Cheuk Y. Lau, Marvin L. Adams
Nuclear Science and Engineering | Volume 185 | Number 1 | January 2017 | Pages 36-52
Technical Paper | doi.org/10.13182/NSE16-28
Articles are hosted by Taylor and Francis Online.
We present a new family of discrete ordinates (Sn) angular quadratures based on discontinuous finite elements (DFEMs) in angle. The angular domain is divided into spherical quadrilaterals (SQs) on the unit sphere surface. Linear discontinuous finite element (LDFE) and quadratic discontinuous finite element (QDFE) basis functions in the direction cosines are defined over each SQ, producing LDFE-SQ and QDFE-SQ angular quadratures, respectively.
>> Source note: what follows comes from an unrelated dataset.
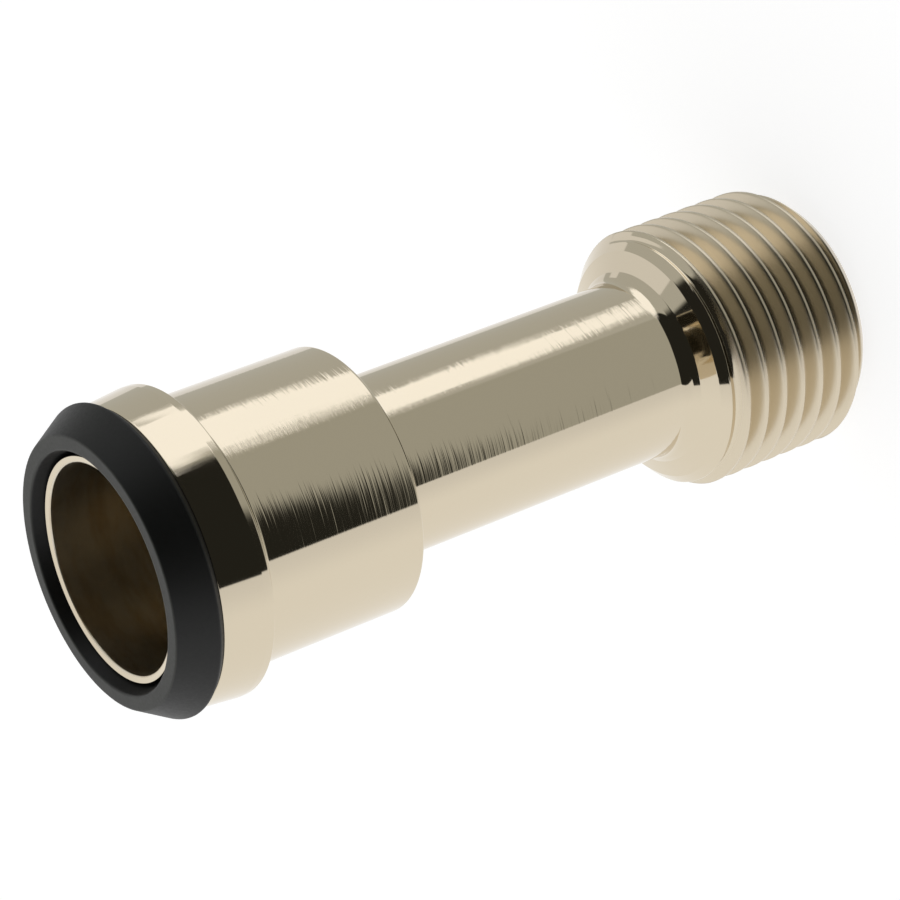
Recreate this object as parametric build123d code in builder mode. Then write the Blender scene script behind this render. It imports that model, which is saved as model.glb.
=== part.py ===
"""Radiator valve tail with a rubber cone seal.

The part stands on the end face of its thread. The axis is +Z, the origin is the centre of that
end face, and the seal is at the top. All sizes are in millimetres.
"""

import os
from math import ceil, radians, tan

from build123d import *

os.makedirs("parts", exist_ok=True)

# Threaded hub
THREAD_MAJOR_DIAMETER = 20.955
THREAD_LENGTH = 13.2
THREAD_PITCH = 1.8143
THREAD_DEPTH = 1.2
THREAD_CREST_WIDTH = 0.3
THREAD_FIRST_CREST = 0.6
RUN_OUT_INSET = 0.56
RUN_OUT_LENGTH = 2.7
CUTTER_MARGIN = 0.1
LEAD_IN_DEPTH = 1.4
LEAD_IN_LENGTH = 1.65
HUB_CHAMFER_DEPTH = 1.28
HUB_CHAMFER_LENGTH = 1.25
HUB_SHOULDER_LENGTH = 0.7
HUB_ROOT_DEPTH = 0.7
HUB_ROOT_LENGTH = 0.75

# Narrow tube
TUBE_BORE_DIAMETER = 11.0
TUBE_WALL = 1.55
TUBE_LENGTH = 27.25
TUBE_BORE_CHAMFER = 0.5

# Wide barrel, its bore, and the collar that the union nut pulls on
MOUTH_BORE_DIAMETER = 16.2
BARREL_WALL = 2.35
BARREL_LENGTH = 13.2
BARREL_FLOOR_THICKNESS = 1.0
BARREL_ROOT_CHAMFER = 0.5
BARREL_RIM_CHAMFER = 0.2
DRILL_POINT_ANGLE = 118.0
COLLAR_HEIGHT = 1.55
COLLAR_SEAT_LENGTH = 0.9
COLLAR_LAND_LENGTH = 0.6
COLLAR_TAPER_LENGTH = 3.4
COLLAR_TAPER_DEPTH = 0.35

# Thin nose inside the seal
NOSE_WALL = 0.55
NOSE_BEVEL_LENGTH = 0.15
NOSE_RECESS = 0.8

# Rubber cone seal
SEAL_FIT_CLEARANCE = 0.02
SEAL_GRIP_LENGTH = 1.35
SEAL_FLARE_DEPTH = 0.65
SEAL_OVERHANG = 0.1
SEAL_CONE_DEPTH = 1.65
SEAL_CONE_LENGTH = 2.7
SEAL_BACK_LENGTH = 0.55
SEAL_BACK_INSET = 0.05
SEAL_EDGE_CHAMFER = 0.1

# Radii that follow from the sizes above
THREAD_RADIUS = THREAD_MAJOR_DIAMETER / 2
THREAD_ROOT_RADIUS = THREAD_RADIUS - THREAD_DEPTH
HUB_RIM_RADIUS = THREAD_RADIUS - HUB_CHAMFER_DEPTH
TUBE_BORE_RADIUS = TUBE_BORE_DIAMETER / 2
TUBE_RADIUS = TUBE_BORE_RADIUS + TUBE_WALL
MOUTH_BORE_RADIUS = MOUTH_BORE_DIAMETER / 2
BARREL_RADIUS = MOUTH_BORE_RADIUS + BARREL_WALL
COLLAR_RADIUS = BARREL_RADIUS + COLLAR_HEIGHT
COLLAR_FRONT_RADIUS = COLLAR_RADIUS - COLLAR_TAPER_DEPTH
NOSE_RADIUS = MOUTH_BORE_RADIUS + NOSE_WALL
SEAL_BORE_RADIUS = NOSE_RADIUS + SEAL_FIT_CLEARANCE
SEAL_FACE_INNER_RADIUS = NOSE_RADIUS + SEAL_FLARE_DEPTH
SEAL_RADIUS = COLLAR_RADIUS + SEAL_OVERHANG
SEAL_FACE_OUTER_RADIUS = SEAL_RADIUS - SEAL_CONE_DEPTH
SEAL_BACK_RADIUS = COLLAR_FRONT_RADIUS - SEAL_BACK_INSET

# Heights above the end face of the thread
GROOVE_START = THREAD_FIRST_CREST - 1.5 * THREAD_PITCH
RUN_OUT_BOTTOM = THREAD_LENGTH - RUN_OUT_INSET
RUN_OUT_TOP = RUN_OUT_BOTTOM + RUN_OUT_LENGTH
HUB_CHAMFER_TOP = THREAD_LENGTH + HUB_CHAMFER_LENGTH
HUB_SHOULDER_TOP = HUB_CHAMFER_TOP + HUB_SHOULDER_LENGTH
TUBE_BOTTOM = HUB_SHOULDER_TOP + HUB_ROOT_LENGTH
BARREL_BOTTOM = TUBE_BOTTOM + TUBE_LENGTH
SEAT_BOTTOM = BARREL_BOTTOM + BARREL_LENGTH
COLLAR_BOTTOM = SEAT_BOTTOM + COLLAR_SEAT_LENGTH
TAPER_BOTTOM = COLLAR_BOTTOM + COLLAR_LAND_LENGTH
COLLAR_TOP = TAPER_BOTTOM + COLLAR_TAPER_LENGTH
SEAL_WIDEST = COLLAR_TOP + SEAL_BACK_LENGTH
SEAL_TOP = SEAL_WIDEST + SEAL_CONE_LENGTH
NOSE_TOP = SEAL_TOP - NOSE_RECESS
DRILL_POINT_LENGTH = (MOUTH_BORE_RADIUS - TUBE_BORE_RADIUS) / tan(radians(DRILL_POINT_ANGLE / 2))
DRILL_POINT_BOTTOM = BARREL_BOTTOM + BARREL_FLOOR_THICKNESS
MOUTH_BOTTOM = DRILL_POINT_BOTTOM + DRILL_POINT_LENGTH


def circles_at(part: BuildPart, height: float) -> ShapeList:
    """Return the round edges of a part at one height, narrowest first."""
    circles = part.edges().filter_by(GeomType.CIRCLE)
    return circles.filter_by_position(Axis.Z, height, height).sort_by(SortBy.RADIUS)


def groove_turn(height: float) -> Solid:
    """Return one turn of the thread's V groove. Its root starts at this height on the +X side."""
    outer_radius = THREAD_RADIUS + CUTTER_MARGIN
    flank_rise = (THREAD_PITCH - THREAD_CREST_WIDTH) / 2
    outer_rise = flank_rise * (THREAD_DEPTH + CUTTER_MARGIN) / THREAD_DEPTH
    root, lower, upper = (
        Edge.make_helix(THREAD_PITCH, THREAD_PITCH, radius, center=(0, 0, height + rise))
        for radius, rise in (
            (THREAD_ROOT_RADIUS, 0),
            (outer_radius, -outer_rise),
            (outer_radius, outer_rise),
        )
    )
    sides = [
        Face.make_surface_from_curves(first, second)
        for first, second in ((root, lower), (lower, upper), (upper, root))
    ]
    ends = [
        Face(Wire.make_polygon([root @ end, lower @ end, upper @ end]))
        for end in (0, 1)
    ]
    return Solid(Shell(sides + ends))


# Space that the thread's cutter reaches. It leaves the hub along the run-out cone.
with BuildPart() as cutter_reach:
    with BuildSketch(Plane.XZ):
        with BuildLine():
            run_out = Line((THREAD_ROOT_RADIUS, RUN_OUT_BOTTOM), (THREAD_RADIUS, RUN_OUT_TOP))
            run_out_margin = (run_out @ 1 - run_out @ 0) * (CUTTER_MARGIN / THREAD_DEPTH)
            inner_end = run_out @ 0 - run_out_margin
            outer_end = run_out @ 1 + run_out_margin * 2
            Polyline(
                run_out @ 0,
                inner_end,
                (inner_end.X, GROOVE_START - THREAD_PITCH),
                (outer_end.X, GROOVE_START - THREAD_PITCH),
                outer_end,
                run_out @ 1,
            )
        make_face()
    revolve(axis=Axis.Z)

# Thread groove, turn by turn
groove_turns = []
for turn in range(ceil((RUN_OUT_TOP - GROOVE_START) / THREAD_PITCH)):
    with BuildPart() as groove:
        add(groove_turn(GROOVE_START + turn * THREAD_PITCH))
        add(cutter_reach.part, mode=Mode.INTERSECT)
    groove_turns.append(groove.part)

# Turned body, one piece from the nose to the thread
with BuildPart() as tail_body:
    with BuildSketch(Plane.XZ):
        with BuildLine():
            Polyline(
                (0, 0),
                (0, NOSE_TOP),
                (NOSE_RADIUS, NOSE_TOP),
                (NOSE_RADIUS, COLLAR_TOP),
                (COLLAR_FRONT_RADIUS, COLLAR_TOP),
                (COLLAR_RADIUS, TAPER_BOTTOM),
                (COLLAR_RADIUS, COLLAR_BOTTOM),
                (BARREL_RADIUS, SEAT_BOTTOM),
                (BARREL_RADIUS, BARREL_BOTTOM),
                (TUBE_RADIUS, BARREL_BOTTOM),
                (TUBE_RADIUS, TUBE_BOTTOM),
                (TUBE_RADIUS + HUB_ROOT_DEPTH, HUB_SHOULDER_TOP),
                (HUB_RIM_RADIUS, HUB_CHAMFER_TOP),
                (THREAD_RADIUS, THREAD_LENGTH),
                (THREAD_RADIUS, LEAD_IN_LENGTH),
                (THREAD_RADIUS - LEAD_IN_DEPTH, 0),
                (0, 0),
            )
        make_face()
    revolve(axis=Axis.Z)
    chamfer(circles_at(tail_body, BARREL_BOTTOM)[0], length=BARREL_ROOT_CHAMFER)
    chamfer(circles_at(tail_body, BARREL_BOTTOM)[-1], length=BARREL_RIM_CHAMFER)
    add(groove_turns, mode=Mode.SUBTRACT)

    with BuildSketch(Plane.XZ):
        with BuildLine():
            Polyline(
                (0, 0),
                (TUBE_BORE_RADIUS + TUBE_BORE_CHAMFER, 0),
                (TUBE_BORE_RADIUS, TUBE_BORE_CHAMFER),
                (TUBE_BORE_RADIUS, DRILL_POINT_BOTTOM),
                (MOUTH_BORE_RADIUS, MOUTH_BOTTOM),
                (MOUTH_BORE_RADIUS, NOSE_TOP - NOSE_BEVEL_LENGTH),
                (NOSE_RADIUS, NOSE_TOP),
                (0, NOSE_TOP),
                (0, 0),
            )
        make_face()
    revolve(axis=Axis.Z, mode=Mode.SUBTRACT)

tail_body.part.label = "tail_body"
export_step(tail_body.part, "parts/tail_body.step")

# Cone seal, pushed over the nose against the front of the collar
with BuildPart() as seal_ring:
    with BuildSketch(Plane.XZ):
        with BuildLine():
            Polyline(
                (SEAL_BORE_RADIUS, COLLAR_TOP),
                (SEAL_BACK_RADIUS, COLLAR_TOP),
                (SEAL_RADIUS, SEAL_WIDEST),
                (SEAL_FACE_OUTER_RADIUS, SEAL_TOP),
                (SEAL_FACE_INNER_RADIUS, SEAL_TOP),
                (SEAL_BORE_RADIUS, COLLAR_TOP + SEAL_GRIP_LENGTH),
                (SEAL_BORE_RADIUS, COLLAR_TOP),
            )
        make_face()
    revolve(axis=Axis.Z)
    chamfer(circles_at(seal_ring, SEAL_WIDEST)[-1], length=SEAL_EDGE_CHAMFER)

seal_ring.part.label = "seal_ring"
export_step(seal_ring.part, "parts/seal_ring.step")
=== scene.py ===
"""Looks of a radiator valve tail: turned, threaded and nickel plated, with a black rubber cone seal.

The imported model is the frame. The part stands on the end face of its thread, with its axis on +Z and
the seal at the top. Sizes in the classes are millimetres, as on a drawing, and heights are measured
from that end face. They become metres where a mesh is made.
"""

import logging
import math
from dataclasses import dataclass, field
from enum import Enum
from typing import Any, Dict, List, Optional, Sequence, Tuple, Union

import bmesh
import bpy
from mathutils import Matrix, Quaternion, Vector

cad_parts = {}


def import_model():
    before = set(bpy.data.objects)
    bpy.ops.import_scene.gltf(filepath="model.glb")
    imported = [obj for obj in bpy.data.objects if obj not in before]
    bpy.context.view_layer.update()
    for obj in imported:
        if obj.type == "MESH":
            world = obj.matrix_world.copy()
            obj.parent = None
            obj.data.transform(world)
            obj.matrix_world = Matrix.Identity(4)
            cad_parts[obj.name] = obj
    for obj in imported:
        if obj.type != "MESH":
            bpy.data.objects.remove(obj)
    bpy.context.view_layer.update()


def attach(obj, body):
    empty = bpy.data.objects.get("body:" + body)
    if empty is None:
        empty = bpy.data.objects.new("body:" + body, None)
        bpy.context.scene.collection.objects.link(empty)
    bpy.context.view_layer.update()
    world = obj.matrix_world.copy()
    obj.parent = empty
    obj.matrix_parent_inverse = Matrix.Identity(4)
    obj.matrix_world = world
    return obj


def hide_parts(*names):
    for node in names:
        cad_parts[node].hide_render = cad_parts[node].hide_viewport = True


MM = 0.001
FULL_TURN = 2 * math.pi
BODY = "root"

log = logging.getLogger("valve_tail")

Colour = Tuple[float, float, float]
Number = Union[float, int, "Scalar"]


class Slot(Enum):
    """Material slots of the record."""

    NICKEL = "nickel_plate"
    RUBBER = "seal_rubber"


class Path(Enum):
    """How the rows of an outline run round a turned piece."""

    ROUND = 0.0
    HELIX = 1.0


def linear(red: int, green: int, blue: int) -> Colour:
    """Turn a screen colour into scene-linear values.

    Args:
        red: Red from 0 to 255.
        green: Green from 0 to 255.
        blue: Blue from 0 to 255.

    Returns:
        The colour as three linear values from 0 to 1.
    """

    def channel(value: int) -> float:
        """Return one linear channel."""
        share = value / 255
        return share / 12.92 if share <= 0.04045 else ((share + 0.055) / 1.055) ** 2.4

    return channel(red), channel(green), channel(blue)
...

The new angular quadratures demonstrate more uniform direction and weight distributions than previous DFEM-based angular quadratures, local refinement capability, strictly positive weights, generation to large numbers of directions, and fourth-order accurate high-degree spherical harmonics (SH) integration. Results suggest that particle-conservation errors due to inexact high-degree SH integration rapidly diminish with quadrature refinement and tend to be orders of magnitude smaller than other discretization errors affecting the solution. Results also demonstrate that the performance of the new angular quadratures without local refinement is on par with or better than that of traditional angular quadratures for various radiation transport problems. The performance of the new angular quadratures can be further improved by using local refinement, especially within an adaptive Sn algorithm.